TITLE:
High-Frequency Electric Field Induced Nonlinear Electron Transport in Chiral Carbon Nanotubes
AUTHORS:
Sulemana S. Abukari, Samuel Y. Mensah, Musah Rabiu, Kofi W. Adu, Natalia G. Mensah, Anthony Twum, Alfred Owusu, Kwadwo A. Dompreh, Patrick Mensah-Amoah, Matthew Amekpewu
KEYWORDS:
Carbon Nanotubes, High Frequency Electric Field, Electric Current Density, Complex Conductivity
JOURNAL NAME:
World Journal of Condensed Matter Physics,
Vol.5 No.4,
November
24,
2015
ABSTRACT: We investigate theoretically the high frequency complex conductivity in carbon nanotubes that are stimulated axially by a strong inhomogeneous electric field of the form E(t)=E0+E1cos(ωt).
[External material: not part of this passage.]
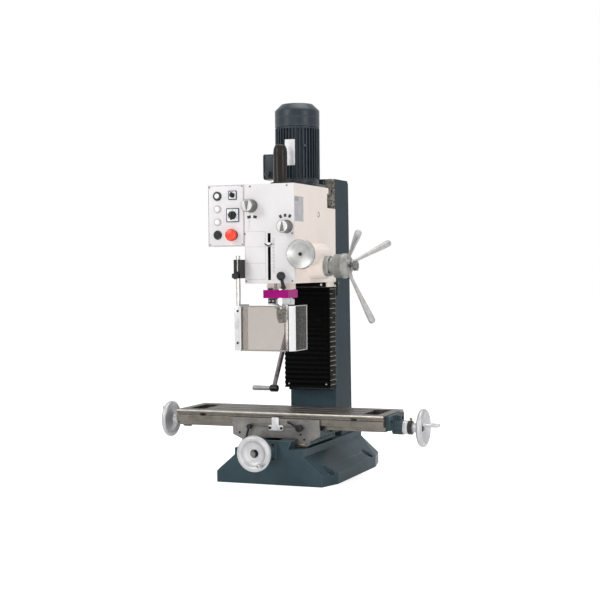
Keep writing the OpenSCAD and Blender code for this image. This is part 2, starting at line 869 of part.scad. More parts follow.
// One of the three star levers, its outer end thick and rounded
module star_lever(turn) {
    rise = star_tip_x - star_x;
    lean = atan2(rise, star_reach);
    len = norm([rise, star_reach]);
    translate([star_x, pinion_y, pinion_z]) rotate([-turn, 0, 0]) rotate([0, lean, 0]) {
        translate([0, 0, 28]) cylinder(d1 = 11, d2 = 25, h = len - 40);
        translate([0, 0, len - 12]) sphere(d = 25);
    }
}

module star_handle() {
    color("#a6a7a6") {
        difference() {
            union() {
                bar_x(186.5, 216, pinion_y, pinion_z, 85);
                bar_x(216, 228, pinion_y, pinion_z, 90);
                translate([228, pinion_y, pinion_z]) rotate([0, 90, 0]) cylinder(d1 = 90, d2 = 68, h = 14);
            }
            bar_x(186, 243, pinion_y, pinion_z, 25);
        }
        for (a = lever_turn) {
            star_lever(a);
        }
    }
}

module clutch_knob() {
    color("#7f8080") {
        bar_x(star_x - 5, 256, pinion_y, pinion_z, 12);
        difference() {
            bar_x(256, 271, pinion_y, pinion_z, 37);
            for (a = [0 : 45 : 315]) {
                translate([255, pinion_y, pinion_z]) rotate([a, 0, 0]) translate([0, 0, 20.5])
                    rotate([0, 90, 0]) cylinder(d = 7, h = 17);
            }
        }
    }
}

module worm_wheel() {
    color("#b08a4a") difference() {
        translate([122, pinion_y, pinion_z]) rotate([90, 0, 90]) linear_extrude(20)
            rotate(7.5) gear_outline(24, gear_m * 0.98);
        bar_x(121, 143, pinion_y, pinion_z, 25 + 2 * fit);
    }
}

module fine_feed_wheel() {
    wheel_y = head_front - 42;
    color("#c3c4c4") {
        bar_y(132, wheel_y, -20, worm_z, 14);
        bar_y(132, -20, 96, worm_z, 19);
        bar_y(132, wheel_y + 16, -101, worm_z, 62);
        translate([132, wheel_y + 17, worm_z]) rotate([90, 0, 0]) difference() {
            rotate_extrude() polygon([
                [0, 0], [50, 0], [52.6, 2.6], [52.6, 14], [50, 17], [44, 17], [40, 14.5], [0, 12]
            ]);
            for (a = [0 : 10 : 350]) {
                rotate(a) translate([53.2, 0, -1]) cylinder(d = 2.4, h = 20);
            }
        }
    }
}

// A gear selector knob with its short shaft and shifting arm
module gear_knob(x, z) {
    bar_y(x, head_front - 46, head_front - 0.5, z, 47);
    bar_y(x, head_front - 1, head_front + 40, z, 14 - 2 * fit);
    block(x - 4, x + 4, head_front + 24, head_front + 34, z - 17, z);
}

module gear_knob_left() {
    color("#8d8d8a") gear_knob(-67, 983);
}

module gear_knob_right() {
    color("#8d8d8a") gear_knob(67, 907.5);
}

module quill_lock() {
    color("#17191b") translate([0, 0, lock_z]) rotate(lock_turn) {
        bar_y(0, -138, -42.5, 0, 9);
        bar_y(0, -138, -128, 0, 15);
        translate([0, -133, 0]) rotate([22, 0, 0]) rotate([0, -12, 0]) cylinder(d = 9, h = 42);
        translate([0, -133, 0]) rotate([22, 0, 0]) rotate([0, -12, 0]) translate([0, 0, 44])
            sphere(d = 32);
    }
}

module head_lock() {
    color("#232528") {
        bar_x(73, head_half + 18, 296, 703, 9);
        bar_x(head_half + 6, head_half + 18, 296, 703, 16);
        translate([head_half + 12, 296, 703]) rotate([180, 0, 0]) cylinder(d1 = 8, d2 = 10, h = 46);
    }
}

module guard_rod() {
    color("#d4d5d5") bar_z(rod_x0, rod_y0, guard_z, bracket_high + 14, 16);
}

module guard_knob() {
    color("#17191b") {
        bar_y(rod_x0, bracket_front - 20, rod_y0 - 9, knob_z, 8);
        difference() {
            bar_y(rod_x0, bracket_front - 21, bracket_front - 7, knob_z, 24);
            for (a = [0 : 60 : 300]) {
                translate([rod_x0, bracket_front - 22, knob_z]) rotate([0, a, 0]) translate([0, 0, 14])
                    rotate([-90, 0, 0]) cylinder(d = 7, h = 16);
            }
        }
    }
}

module guard_shield() {
    top = guard_z + guard_h;
    x0 = -95;
    x1 = x0 + guard_w;
    color([0.8, 0.82, 0.82, 0.55]) difference() {
        translate([0, 0, guard_z]) linear_extrude(guard_h) polygon([
            [x0, -88], [x0, -162], [x1, -162], [x1 + 20, -142], [x1 + 20, -27],
            [x1 + 20 - pane_t, -27], [x1 + 20 - pane_t, -141], [x1 - 2, -162 + pane_t],
            [x0 + pane_t, -162 + pane_t], [x0 + pane_t, -88]
        ]);
    }
    color("#c9caca") difference() {
        block(rod_x0 - 11, x0, rod_y0 - 12, rod_y0 + 12, guard_z + 0.5, top);
        bar_z(rod_x0, rod_y0, guard_z, top + 1, 16 + 2 * fit);
    }
}

// A push button: a round cap on a short plunger
module push_button(x, z, d, out) {
    bar_y(x, head_front - out, head_front - 3, z, d);
    bar_y(x, head_front - 3, head_front + 12, z, 18);
}

module start_button() {
    color("#f2f2f0") push_button(-200, 1021, 24, 9);
}

module stop_button() {
    color("#15171a") push_button(-200, 882, 26, 10);
}

module emergency_stop() {
    color("#e2302f") {
        push_button(-140, 881, 30, 16);
        translate([-140, head_front - 16, 881]) rotate([90, 0, 0]) cylinder(d1 = 44, d2 = 38, h = 13);
    }
}

// A rotary switch: a round boss with a raised pointer bar, on a short shaft
module rotary(z, d, turn) {
    bar_y(-140, head_front - 16, head_front - 3.4, z, d);
    bar_y(-140, head_front - 4, head_front + 12, z, 11);
    translate([-140, head_front - 20, z]) rotate([0, turn, 0]) block(-3.5, 3.5, 0, 6, -d / 2 + 2, d * 0.62);
}

module speed_switch() {
    color("#15171a") rotary(952, 30, 180);
}

module mode_switch() {
    color("#15171a") rotary(1023, 19, 0);
}

base_casting();
column();
column_bolts();
y_bracket();
bellows();
z_screw();
z_crank();
z_crank_grip();
y_screw();
y_handwheel();
y_grip();
saddle();
feed_nuts();
table_stop();
table_lock_left();
table_lock_right();
table();
table_bracket_left();
table_bracket_right();
stop_dogs();
x_screw();
x_handwheel_left();
x_handwheel_right();
x_grip();
head_casting();
front_panel();
control_box();
control_panel();
motor_housing();
fan_cowl();
drawbar_cap();
z_nut();
pinion_flange();
gear_bearings();
guard_bracket();
quill();
quill_collar();
depth_pointer();
spindle();
drill_chuck();
motor_rotor();
layshaft();
sleeve_gear();
pinion_shaft();
star_handle();
clutch_knob();
worm_wheel();
fine_feed_wheel();
gear_knob_left();
gear_knob_right();
quill_lock();
head_lock();
guard_rod();
guard_shield();
guard_knob();
start_button();
stop_button();
emergency_stop();
speed_switch();
mode_switch();
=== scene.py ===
import bpy
import bmesh
import math
import random
from mathutils import Matrix, Vector


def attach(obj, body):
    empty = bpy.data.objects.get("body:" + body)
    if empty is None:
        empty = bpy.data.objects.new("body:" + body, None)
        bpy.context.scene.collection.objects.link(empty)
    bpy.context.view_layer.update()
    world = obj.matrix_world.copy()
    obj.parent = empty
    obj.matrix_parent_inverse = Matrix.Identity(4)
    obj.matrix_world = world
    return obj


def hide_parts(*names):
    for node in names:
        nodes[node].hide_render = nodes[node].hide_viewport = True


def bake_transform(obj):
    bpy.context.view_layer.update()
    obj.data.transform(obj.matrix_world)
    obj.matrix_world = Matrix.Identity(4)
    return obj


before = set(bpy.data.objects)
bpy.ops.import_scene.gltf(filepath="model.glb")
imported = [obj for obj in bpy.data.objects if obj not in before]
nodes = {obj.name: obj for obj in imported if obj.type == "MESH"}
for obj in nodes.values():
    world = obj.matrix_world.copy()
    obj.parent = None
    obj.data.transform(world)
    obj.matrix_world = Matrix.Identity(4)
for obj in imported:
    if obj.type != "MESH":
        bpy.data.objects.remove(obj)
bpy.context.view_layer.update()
print("frame loaded,", len(nodes), "CAD nodes")

# All lengths below are millimetres in the CAD frame; closeMesh turns them to metres.
# The camera was solved on the photograph, whose frame is 600 by 600.
viewer = {"place": (1781.3, -4318.1, 758.7), "yaw": 21.6, "pitch": -1.376, "roll": -0.5, "lens": 77.73}
toLeft, toRight, toFront, toBack, toTop = (-1, 0, 0), (1, 0, 0), (0, -1, 0), (0, 1, 0), (0, 0, 1)
panelFace = -108  # y of the front panel's and the control plate's face
sideFace = 95  # x of the head's right side


def aimCamera(settings):
    yaw, pitch, roll = (math.radians(settings[key]) for key in ("yaw", "pitch", "roll"))
    forward = Vector((-math.sin(yaw) * math.cos(pitch), math.cos(yaw) * math.cos(pitch), math.sin(pitch)))
    right = Vector((math.cos(yaw), math.sin(yaw), 0))
    up = right.cross(forward)
    tiltedRight = math.cos(roll) * right + math.sin(roll) * up
    tiltedUp = math.cos(roll) * up - math.sin(roll) * right
    data = bpy.data.cameras.new("photoCamera")
    data.lens = settings["lens"]
    data.sensor_width = 36
    data.clip_end = 100
    camera = bpy.data.objects.new("photoCamera", data)
    basis = Matrix((tiltedRight, tiltedUp, -forward)).transposed()
    camera.matrix_world = Matrix.Translation(Vector(settings["place"]) / 1000) @ basis.to_4x4()
    bpy.context.scene.collection.objects.link(camera)
    bpy.context.scene.camera = camera


aimCamera(viewer)
print("camera placed")


# sRGB hex to the linear colour that shaders take
def hexColor(code):
    parts = [int(code[i:i + 2], 16) / 255 for i in (1, 3, 5)]
    return tuple(p / 12.92 if p <= 0.04045 else ((p + 0.055) / 1.055) ** 2.4 for p in parts) + (1.0,)


# The scale of a pattern whose marks are this many millimetres across
def markScale(size):
    return 1000 / size


# One node: settings are its own properties, links its inputs, each a constant or another node's output
def addNode(tree, kind, links=None, **settings):
    node = tree.nodes.new(kind)
    for key, value in settings.items():
        setattr(node, key, value)
    for key, value in (links or {}).items():
        if isinstance(value, bpy.types.NodeSocket):
            tree.links.new(value, node.inputs[key])
        else:
            node.inputs[key].default_value = value
    return node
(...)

Using the kinetic approach based on Boltzmann’s transport equation with constant relaxation time approximation and the energy spectrum of the electron in the tight-binding approximation, together with Bhatnagar-Gross-Krook collision integral, we predict high-frequency nonlinear effects along the axial and the circumferential directions of the carbon nanotubes that may be useful for the generation of high frequency radiation in the carbon nanotubes.